Saphia Azzedine publie Confidences à Allah chez Stock. Un roman brillant qui ne laisse pas insensible dès les premières pages.
Saphia Azzedine faisait une entrée remarquée dans la littérature avec Confidences à Allah publié une première fois en 2008. 10 ans plus, et comme l’explique l’auteur dans la préface, elle se replonge dans ce roman et décide de le réécrire afin de lui donner encore plus de profondeur. D’ajouter ou de développer des rencontres, des luttes et faire entendre encore plus fort le cri de Jbara
Jbara est une jeune bergère qui vit dans un village pauvre. Sa vie est rude. De longues journées à ne rien faire, à garder les brebis, à prier aussi. Elle ne sait ni lire, ni écrire. Le quotidien est vide, fade. Heureusement, il y a les Raïbi Jamila, ces fameux yaourts à la grenadine que Jbara adore. Mais pour avoir ce trésor, une unique condition, Jbara laisse un homme plus âgé lui faire des choses. Elle sait que c’est mal, Haram, diraient ses parents. Ils disent même pire que cela lorsqu’ils découvrent que Jbara est enceinte. Une honte, une malédiction. Jbara se retrouve à la rue, seule, enceinte et ignorant tout du monde.
Dieu, m’entends-tu ?
Jbara, dans un long monologue, s’adresse à Dieu, demande des explications, de l’aide. Elle y croit. Allah saura la guider. La preuve : n’a-t-il pas fait tomber une valise d’un bus local sous les yeux de Jbara ? Une valise Dior remplie de rêves et de promesses ? Jbara traverse des paysages, des villes, tirant devant elle la valise. Une touriste, penseront les autres. Mais personne n’est dupe et Jbara devra accepter bien des sacrifices pour pouvoir survivre. D’humiliations en déchéances, Jbara finira par en vouloir terriblement à Allah de l’avoir abandonnée.
Ne jamais renoncer
Il serait absurde de ne voir en Jbara qu’une pauvre paysanne ou une prostituée qui ne se respecte pas, Jbara est un personnage bien plus solaire. Drôle même. Une jeune femme qui se bat, qui ne veut pas croire que la vie sera toujours sombre. Injuste. Elle en est sûre, un jour son tour viendra. Un jour elle connaîtra la paix. Son combat est bouleversant. Elle rappelle le sort de milliers de femmes dans le monde qui rêvent de liberté, d’amour. Jbara est une battante et une héroïne qui saisit par sa vérité.

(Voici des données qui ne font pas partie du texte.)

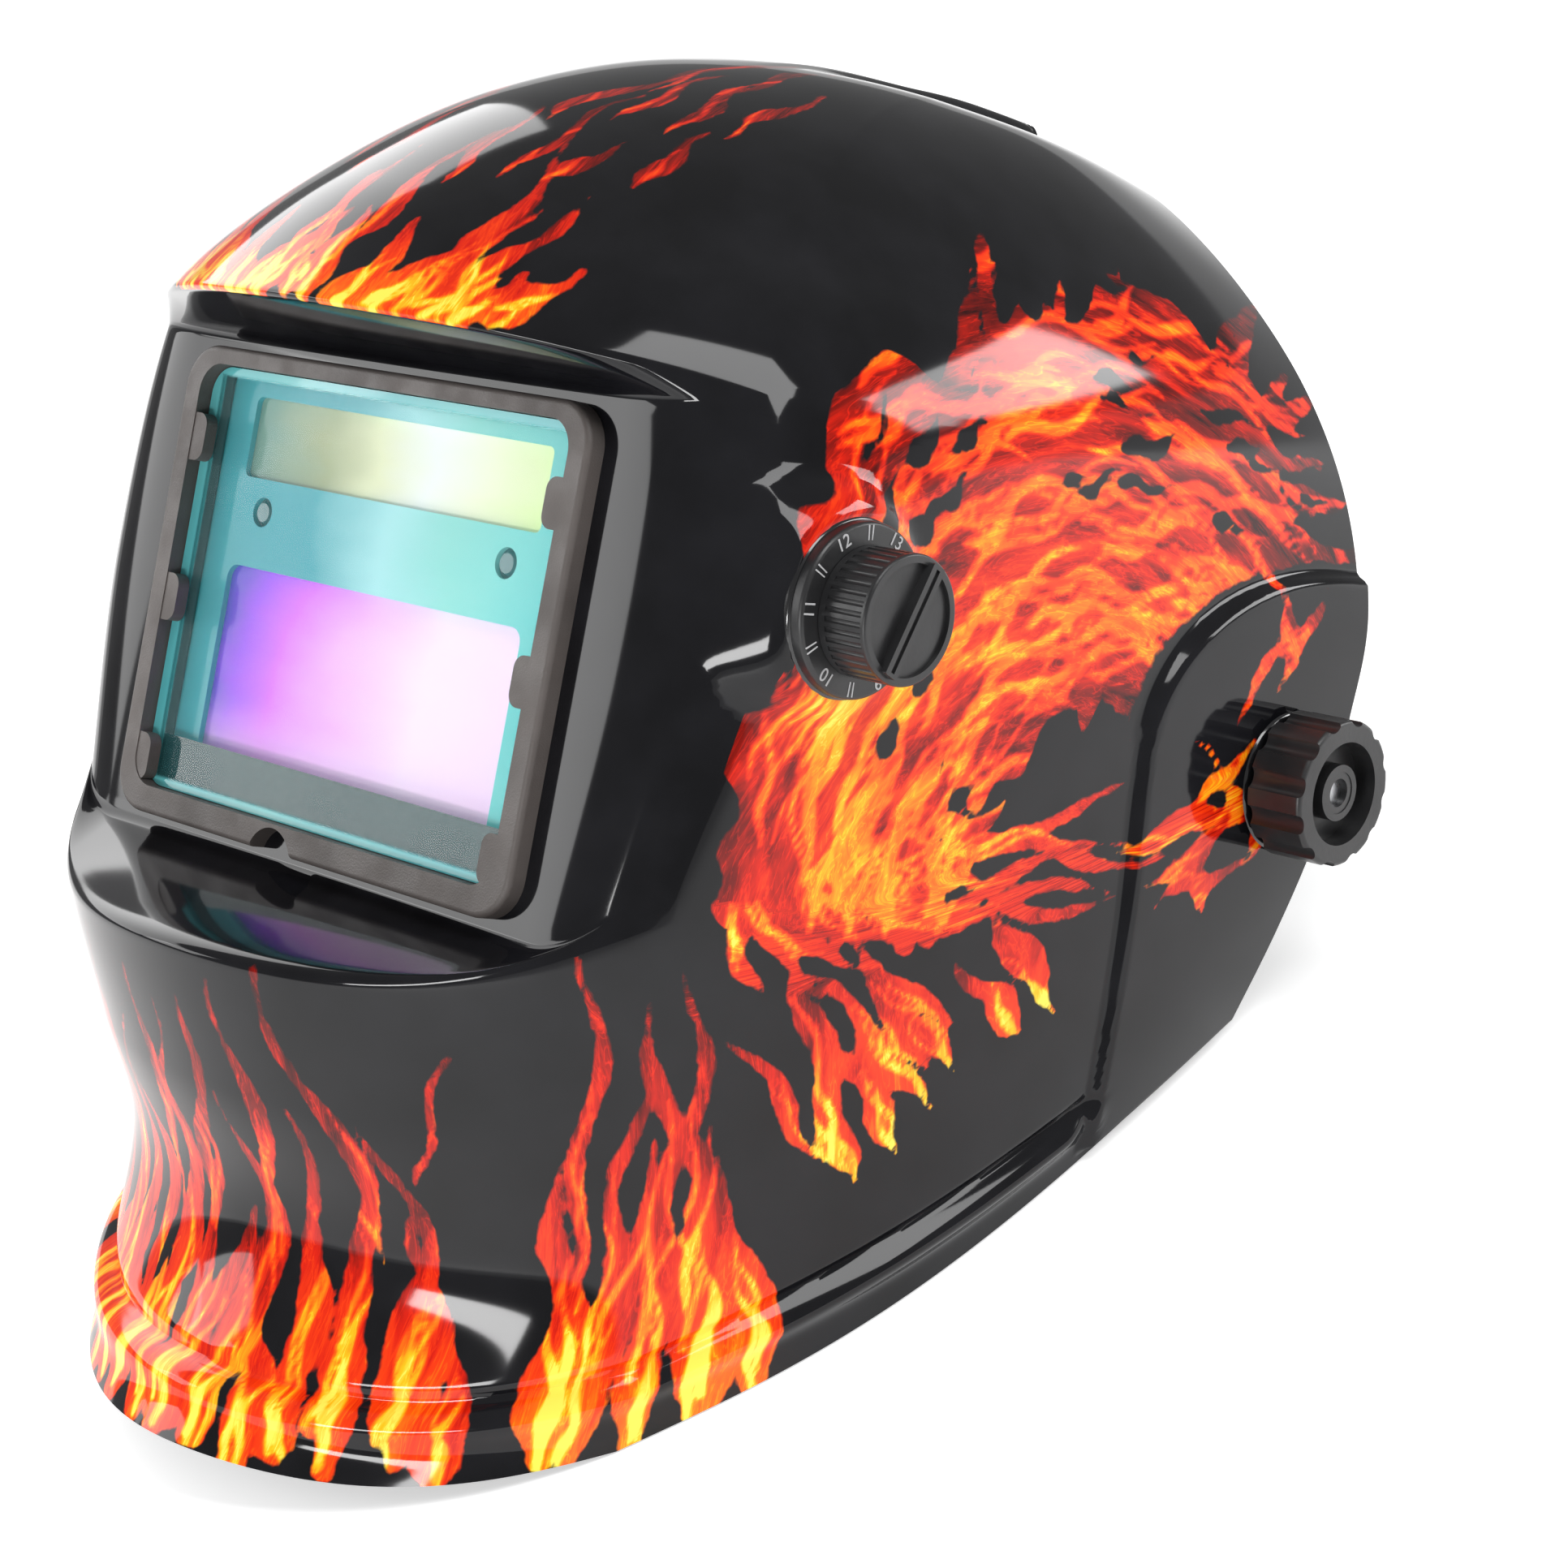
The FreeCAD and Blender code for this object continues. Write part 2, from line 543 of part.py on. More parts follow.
def make_crown_strap():
    """Strap over the head from one side of the headband to the other."""
    def arch(grow, y):
        curve = Part.BSplineCurve()
        points = []
        for k in range(25):
            a = pi * k / 24
            x = (78.1 + grow) * cos(a)
            points.append(V(x, y, 8 + (104 + grow) * max(0.0, sin(a)) ** 0.8))
        curve.interpolate(points)
        return curve.toShape()
    y0, y1 = 144, 162
    low, high = arch(0, y0), arch(1.6, y0)
    feet = [Part.makeLine(V(s * 78.1, y0, 8), V(s * 79.7, y0, 8)) for s in (1, -1)]
    face = Part.Face(Part.Wire(Part.__sortEdges__([low, feet[0], high, feet[1]])))
    body = face.extrude(V(0, y1 - y0, 0))
    legs = [block(78.1, 79.7, y0, y1, -9, 8.2), block(-79.7, -78.1, y0, y1, -9, 8.2)]
    body = fused([body] + legs)
    return body.cut(rod(-90, 153, 0, 1.6, 180))


def band_inside(y):
    """Half width of the headband's inner face at a given y."""
    c = ((BAND_Y - y) / BAND_HALF_L) ** 2
    return BAND_HALF_W * (1 - c ** (1 / 0.87)) ** (0.87 / 2)


def make_rivets(rows, reach):
    """Blind rivets from inside the headband out to x = reach, on both sides."""
    group = []
    for y in rows:
        x0 = band_inside(y - 3 if y < BAND_Y else y + 3) - 0.15
        pin = fused([rod(x0 - 1.1, y, 0, 1.5, reach - x0 + 1.2), rod(x0 - 1.2, y, 0, 2.8, 1.2),
                     rod(reach + 0.02, y, 0, 2.8, 1.2)])
        group += [pin, mirror(pin)]
    return Part.Compound(group)


def make_rack(side):
    """Toothed size strip of one end of the headband; the left one runs above the pinion."""
    z0, z1 = 5.35, 12.0
    y0, y1 = RATCHET_Y + 2.2, RATCHET_Y + 4.6
    body = block(-24, 42, y0, y1, z0 + 1.5, z1)
    teeth = []
    for k in range(20):
        x = -23 + 2.6 * k
        face = Part.Face(Part.makePolygon([V(x - 1.0, y0, z0 + 1.6), V(x - 0.3, y0, z0),
                                           V(x + 0.3, y0, z0), V(x + 1.0, y0, z0 + 1.6),
                                           V(x - 1.0, y0, z0 + 1.6)]))
        teeth.append(face.extrude(V(0, y1 - y0, 0)))
    body = fused([body] + teeth)
    if side < 0:
        body.rotate(V(0, 0, 0), Y_AXIS, 180)
    return body


def make_ratchet_housing():
    y0, y1 = RATCHET_Y + 1.6, RATCHET_Y + 13
    body = slab(-34, 34, y0, y1, -18, 18, 5)
    body = body.makeFillet(2.0, [e for e in body.Edges if e.BoundBox.YMin > y1 - 0.1])
    for z in (5.0, -12.4):
        body = body.cut(block(-40, 40, y0 - 1, y0 + 3.4, z, z + 7.4))
    body = body.cut(rod(0, y0 - 1, 0, 5.6, 5.0, Y_AXIS))
    return body.cut(rod(0, y0 - 1, 0, 3.05, 14, Y_AXIS))


def make_ratchet_plate():
    body = slab(-34, 34, RATCHET_Y, RATCHET_Y + 1.55, -18, 18, 5)
    return body.cut(rod(0, RATCHET_Y - 1, 0, 2.05, 4, Y_AXIS))


def make_pinion():
    y0 = RATCHET_Y + 2.0
    body = rod(0, y0, 0, 4.2, 3.0, Y_AXIS)
    teeth = []
    for k in range(10):
        tooth = block(-0.7, 0.7, y0, y0 + 3, 3.8, 5.25)
        tooth.rotate(V(0, 0, 0), Y_AXIS, 36 * k)
        teeth.append(tooth)
    shaft = rod(0, y0 + 2.9, 0, 3.0, 13.6, Y_AXIS)
    pin = rod(0, y0 - 1.9, 0, 2.0, 2.0, Y_AXIS)
    return fused([body, shaft, pin] + teeth)


def make_ratchet_knob():
    y0 = RATCHET_Y + 13.4
    body = rod(0, y0, 0, 19, 13, Y_AXIS)
    body = body.makeFillet(2.0, [e for e in body.Edges if e.BoundBox.YMin > y0 + 12.9])
    for k in range(16):
        a = 2 * pi * k / 16
        body = body.cut(rod(20.4 * cos(a), y0 - 1, 20.4 * sin(a), 2.6, 20, Y_AXIS))
    return body.cut(rod(0, y0 - 0.4, 0, 3.0, 5.6, Y_AXIS))


def make_sweatband():
    return band_piece(-58, 58, -7.3, -0.3, -14, 14)


def make_rear_pad():
    return band_piece(156, 204, -8.3, -0.3, -15, 15)


# ---------------------------------------------------------------- assembly
def stowed(shape):
    """Headgear pieces are drawn level, then folded into the shell about the pivots."""
    moved = shape.copy()
    moved.rotate(V(0, PIVOT_Y, PIVOT_Z), X_AXIS, STOW)
    return moved


def assembly():
    knob, washer, friction, bolt, insert, arm = (make_tension_knob(), make_pivot_washer(),
                                                 make_friction_washer(), make_bolt(), make_insert(), make_arm())
    fixed = {
        "shell": make_shell(),
        "cover_lens_frame": make_lens_frame(),
        "cover_lens": make_cover_lens(),
        "cartridge_housing": make_housing(),
        "interference_filter": block(-49, 49, 5.05, 6.15, -39.5, 6.8),
        "lcd_shutter": block(-49, 49, 6.2, 9.6, -39.5, 6.8),
        "solar_panel": block(-48, 48, 5.05, 7.0, 21.5, 41),
        "arc_sensors": make_sensors(),
        "circuit_board": make_board(),
        "battery_cells": make_cells(),
        "inner_lens": slab(-52, 52, 12.12, 13.0, -39.8, 7, 2),
        "cartridge_holder": make_holder(),
        "cartridge_retainer": make_retainer(),
        "retainer_screws": make_retainer_screws(),
        "sensitivity_knob": make_small_knob(18),
        "delay_knob": make_small_knob(42),
        "shade_dial": make_dial(),
        "shade_potentiometer": make_pot(),
        "shade_shaft": make_pot_shaft(),
        "shade_nut": make_pot_nut(),
        "shade_knob": make_shade_knob(),
        "shade_cable": make_cable(),
        "tension_knob_left": knob,
        "tension_knob_right": mirror(knob),
        "knob_insert_left": insert,
        "knob_insert_right": mirror(insert),
        "pivot_washer_left": washer,
        "pivot_washer_right": mirror(washer),
    }
    headgear = {
        "friction_washer_left": friction,
        "friction_washer_right": mirror(friction),
        "pivot_bolt_left": bolt,
        "pivot_bolt_right": mirror(bolt),
        "pivot_arm_left": arm,
        "pivot_arm_right": mirror(arm),
        "headband": make_headband(),
        "arm_rivets": make_rivets(ARM_RIVET_Y, 80.6),
        "crown_strap": make_crown_strap(),
        "crown_rivets": make_rivets([153], 79.7),
        "size_rack_left": make_rack(1),
        "size_rack_right": make_rack(-1),
        "ratchet_housing": make_ratchet_housing(),
        "ratchet_plate": make_ratchet_plate(),
        "ratchet_pinion": make_pinion(),
        "ratchet_knob": make_ratchet_knob(),
        "sweatband": make_sweatband(),
        "rear_pad": make_rear_pad(),
    }
    nodes = dict(fixed)
    nodes.update((name, stowed(shape)) for name, shape in headgear.items())
    return nodes


def stood_up(nodes):
    """Tilt the whole helmet back onto its lower side edges; centre it over the origin."""
    placed = {}
    for name, shape in nodes.items():
        placed[name] = shape.copy()
        placed[name].rotate(V(0, 0, 0), X_AXIS, -STAND_TILT)
    boxes = [s.optimalBoundingBox(False, False) for s in placed.values()]
    middle = (min(b.YMin for b in boxes) + max(b.YMax for b in boxes)) / 2
    floor_z = min(b.ZMin for b in boxes)
    for shape in placed.values():
        shape.translate(V(0, -middle, -floor_z))
    return placed


for node, shape in stood_up(assembly()).items():
    shape.exportStep("parts/" + node + ".step")
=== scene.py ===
from math import cos, floor, pi, radians, sin, sqrt, tan

import bmesh
import bpy
import numpy as np
from mathutils import Matrix, Vector


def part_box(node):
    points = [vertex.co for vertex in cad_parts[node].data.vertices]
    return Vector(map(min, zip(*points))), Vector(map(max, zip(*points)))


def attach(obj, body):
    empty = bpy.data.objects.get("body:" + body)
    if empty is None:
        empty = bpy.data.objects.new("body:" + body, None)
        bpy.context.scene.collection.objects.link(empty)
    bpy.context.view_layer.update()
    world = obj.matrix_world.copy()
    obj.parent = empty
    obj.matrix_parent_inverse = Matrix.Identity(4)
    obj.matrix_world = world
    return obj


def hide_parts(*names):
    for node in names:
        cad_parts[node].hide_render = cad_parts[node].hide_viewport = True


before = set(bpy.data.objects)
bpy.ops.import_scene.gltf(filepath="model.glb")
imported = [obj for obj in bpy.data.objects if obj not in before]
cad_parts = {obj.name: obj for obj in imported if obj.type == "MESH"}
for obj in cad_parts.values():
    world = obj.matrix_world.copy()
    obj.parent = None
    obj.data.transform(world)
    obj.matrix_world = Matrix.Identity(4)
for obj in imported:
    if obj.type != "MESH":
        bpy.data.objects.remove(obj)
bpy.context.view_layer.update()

MM = 0.001
STAND_TILT = radians(35)      # the helmet stands on its lower side edges with its front this much up
PIVOT_Y = 165.0               # the pivots' place in the design frame, in millimetres

# ---------------------------------------------------------------- frames
washer_low, washer_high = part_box("pivot_washer_left")
PIVOT = Vector((0, (washer_low[1] + washer_high[1]) / 2, (washer_low[2] + washer_high[2]) / 2))
TILT = Matrix.Rotation(-STAND_TILT, 3, "X")
SHIFT = PIVOT - TILT @ Vector((0, PIVOT_Y * MM, 0))


def to_row(points):
    """Design frame (origin on the cover lens, millimetres) to the row frame in metres."""
    return np.asarray(points) * MM @ np.array(TILT).T + np.array(SHIFT)


def new_object(name, data):
    obj = bpy.data.objects.new(name, data)
    bpy.context.scene.collection.objects.link(obj)
    return obj


def mesh_data(name, mesh):
    """Mesh data from a bmesh, which is freed."""
    data = bpy.data.meshes.new(name)
    mesh.to_mesh(data)
    mesh.free()
    return data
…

Le texte de Saphia Azzedine est une vraie bombe. De poésie et de vérité. Le ton est cash, brutal, violent, à l’image du destin de son personnage principal. Quelle bonne idée d’avoir republier ce texte qui, 10 ans plus tard, a encore tant à nous dire !
Saphia Azzedine, Confidences à Allah, Stock, 201 p.